I changed this by making his passing range shorter, and clicking hold up the ball, it did help us keep possession in the middle until the wing backs advanced.
Finally the attack.
I suppose many classic combinations would work here.
I decided on deep-lying forward support with an advanced forward on the attack.
I play fluid and standard, hence the reason why I need one of my forward to be a support duty.
Four players with attack duty are probably too many for fluid and standard, most tactical guides would say two or three maximum, and I went for three originally before changing my ACM to do exactly what I wanted.
I also need my wing backs on the attack, so they fly forward whenever we have the ball, and I need my other striker on the attack to stretch the play.

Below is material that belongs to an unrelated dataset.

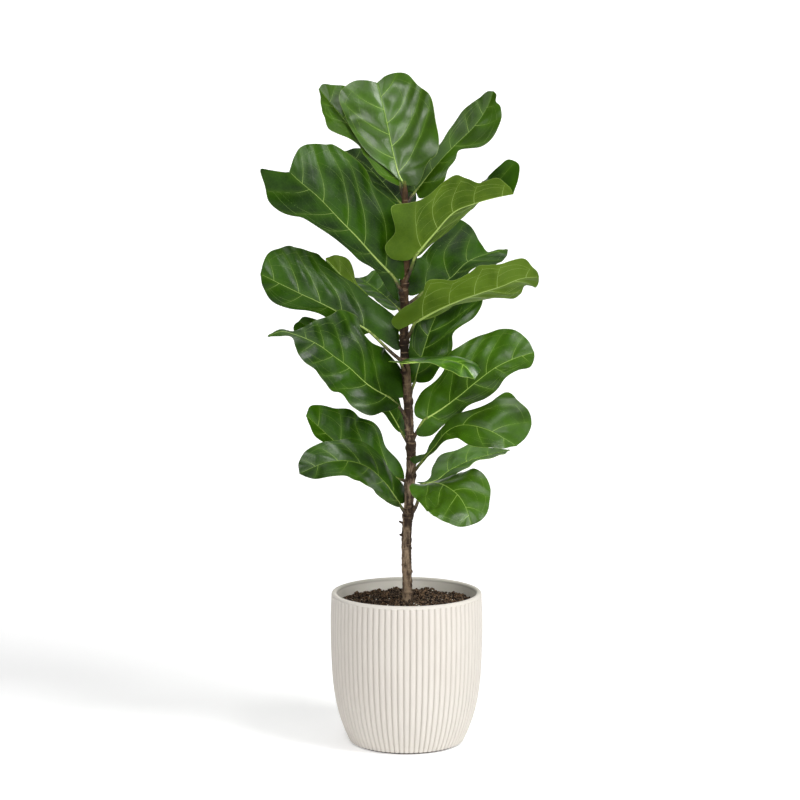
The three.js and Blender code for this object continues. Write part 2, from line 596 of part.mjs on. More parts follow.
/** Rows of points across the blade, from the left margin over the rib to the right one. */
function bladeGrid(leaf, rib) {
  const margins = [leaf.left, leaf.right].map((outline) => {
    const points = [[0, 0], ...outline, [1, 0]];
    return smoothLine(points.map(([share, out]) => vec([share * rib.length, out, 0])), ROWS);
  });
  const swept = (p) => THREE.MathUtils.clamp(p.x - VEIN_SWEEP * p.y, 0, rib.length);
  let middle = 0;
  const rows = Array.from({ length: ROWS + 1 }, (_, i) => {
    middle = Math.max(middle, (swept(margins[0][i]) + swept(margins[1][i])) / 2);
    const row = [];
    for (let j = -COLUMNS; j <= COLUMNS; j++) {
      const half = j < 0 ? 0 : 1;
      const part = Math.abs(j) / COLUMNS;
      const edge = margins[half][i];
      const u = lerp(middle, edge.x, part);
      const width = i % ROWS === 0 ? 0 : Math.max(edge.y, LOBE_GAP / 2);
      row.push(bladePoint(leaf, rib, half, u, part * width));
    }
    return row;
  });
  const oneMiddle = (a, b) => a[COLUMNS].distanceTo(b[COLUMNS]) < 0.1;
  const first = oneMiddle(rows[0], rows[1]) ? 1 : 0;
  const end = oneMiddle(rows[ROWS], rows[ROWS - 1]) ? ROWS : ROWS + 1;
  return rows.slice(first, end);
}

/** The blade as a solid: two skins with the same triangles, joined round the margin. */
function makeBlade(leaf, rib) {
  const vertices = [];
  const onRib = [];
  const known = new Map();
  const numbers = bladeGrid(leaf, rib).map((row) =>
    row.map((point, j) => {
      const key = point.toArray().map((c) => c.toFixed(2)).join();
      if (!known.has(key)) {
        known.set(key, vertices.length);
        vertices.push(point);
        onRib.push(j === COLUMNS);
      }
      return known.get(key);
    }),
  );
  const triangles = [];
  for (let i = 0; i < numbers.length - 1; i++) {
    for (let j = 0; j < 2 * COLUMNS; j++) {
      const [a, b] = [numbers[i][j], numbers[i][j + 1]];
      const [d, c] = [numbers[i + 1][j], numbers[i + 1][j + 1]];
      const pair = j < COLUMNS ? [[a, b, d], [b, c, d]] : [[a, b, c], [a, c, d]];
      triangles.push(...pair.filter((t) => new Set(t).size === 3));
    }
  }
  const normals = vertices.map(() => new THREE.Vector3());
  for (const [a, b, c] of triangles) {
    const side = vertices[b].clone().sub(vertices[a]);
    const normal = side.cross(vertices[c].clone().sub(vertices[a]));
    for (const corner of [a, b, c]) {
      normals[corner].add(normal);
    }
  }
  normals.forEach((normal) => normal.normalize());
  const half = BLADE_THICKNESS / 2;
  const upper = vertices.map((p, i) => p.clone().addScaledVector(normals[i], half));
  const under = vertices.map((p, i) => {
    const depth = half + (onRib[i] ? KEEL : 0);
    return p.clone().addScaledVector(normals[i], -depth);
  });
  const shift = vertices.length;
  const edges = new Set(triangles.flatMap(([a, b, c]) => [`${a},${b}`, `${b},${c}`, `${c},${a}`]));
  const skin = triangles.flatMap(([a, b, c]) => [[a, b, c], [a + shift, c + shift, b + shift]]);
  for (const edge of edges) {
    const [a, b] = edge.split(",").map(Number);
    if (!edges.has(`${b},${a}`)) {
      skin.push([b, a, a + shift], [b, a + shift, b + shift]);
    }
  }
  return solidOf([...upper, ...under], skin);
}

/** A leaf: its blade with the stalk that runs from the trunk into the midrib. */
function makeLeaf(leaf, clearOfTrunk) {
  const rib = ribOf(leaf);
  const sunk = [0, 0.5, 1].map((share) => {
    const at = stationAt(rib, share * STALK_RUN * rib.length);
    return at.point.addScaledVector(at.up, -STALK_SINK);
  });
  const line = smoothLine([...leaf.stalk.map(vec), ...sunk], STALK_STEPS);
  const radii = line.map((_, i) => along(STALK_RADIUS, i / STALK_STEPS));
  const stalk = rod(line, radii, STALK_SIDES);
  return makeBlade(leaf, rib).add(stalk).subtract(clearOfTrunk);
}

const plant = new THREE.Group();
plant.name = "potted_fiddle_leaf_fig";
plant.add(meshOf("pot", makePot(), COLOURS.pot));
plant.add(meshOf("soil", makeSoil(), COLOURS.soil));
plant.add(meshOf("trunk", makeTrunk(), COLOURS.trunk));
const clearOfTrunk = loft(trunkRings(GAP));
for (const leaf of LEAVES) {
  plant.add(meshOf(leaf.name, makeLeaf(leaf, clearOfTrunk), COLOURS.leaf));
}

export default plant;
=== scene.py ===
import math

import bpy
import numpy as np
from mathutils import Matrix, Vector


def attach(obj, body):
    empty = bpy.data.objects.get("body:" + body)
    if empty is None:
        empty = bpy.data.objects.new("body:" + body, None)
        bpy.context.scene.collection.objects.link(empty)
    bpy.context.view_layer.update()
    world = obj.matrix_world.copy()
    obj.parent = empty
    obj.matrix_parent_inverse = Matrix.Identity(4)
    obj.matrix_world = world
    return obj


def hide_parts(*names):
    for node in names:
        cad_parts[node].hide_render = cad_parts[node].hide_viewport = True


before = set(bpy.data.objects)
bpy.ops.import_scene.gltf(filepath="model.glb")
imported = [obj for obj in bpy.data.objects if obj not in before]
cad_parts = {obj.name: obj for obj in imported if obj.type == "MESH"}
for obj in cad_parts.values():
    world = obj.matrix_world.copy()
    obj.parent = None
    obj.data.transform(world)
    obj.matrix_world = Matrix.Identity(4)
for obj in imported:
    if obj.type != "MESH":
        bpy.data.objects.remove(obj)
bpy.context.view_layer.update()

# Sizes are in millimetres in the tables below and in metres in the scene.
MM = 0.001

# Pot: radius over the reeds at each height, its foot, its lip and the plain wall inside.
POT_OUTSIDE = [[89, 0], [91, 4], [97.5, 18], [105.5, 40], [111.5, 64], [117, 104],
    [119.8, 190], [118.4, 234]]
POT_FOOT_RADIUS = 84
POT_FOOT_HEIGHT = 3
POT_LIP_TOP = 240
POT_LIP_OUTER = 118.2
POT_LIP_INNER = 109.9
POT_LIP_ROUND = 4
POT_LIP_POWER = 0.8
POT_LIP_RINGS = 13
POT_INSIDE = [[109.9, 234], [111, 190], [111.2, 170]]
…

Otherwise, everyone is coming deep to get the ball, the only way we have to score is from crosses, and we become one dimensional.
Finished Football Manager 4-4-2 Diamond Narrow
How effective has it been?
Well with the U.S.A. I have won 3 trophies, the conf cup playoffs twice and the gold cup in the one time I could play in it.
I qualified for both world cups, and I have advanced to the semi-final in both confederation cups, including beating Argentina 2-1 recently in the group stage.
In the one world cup, I have completed, I won all 3 group games before losing to eventual world champions Mexico.
I have won 49, drew 12 and lost 15, after that poor start you can see.
And how did this relate to Chester and staying in the Premier League with keeping a 4-4-2?
Well after relegation I changed to a copy of this tactic, got promoted straight away and now sit pretty as I explained in the opening paragraph.
Results are not too shabby, especially since half my squad and team are through my youth team.
I do make alterations with Chester. If I play this when away against a strong side I sometime unclick the look for overlap.
I swap the midfield roles around too, depending on who I am playing.
I hope you have enjoyed reading this guide and you try it and find it useful. Thanks, Mike.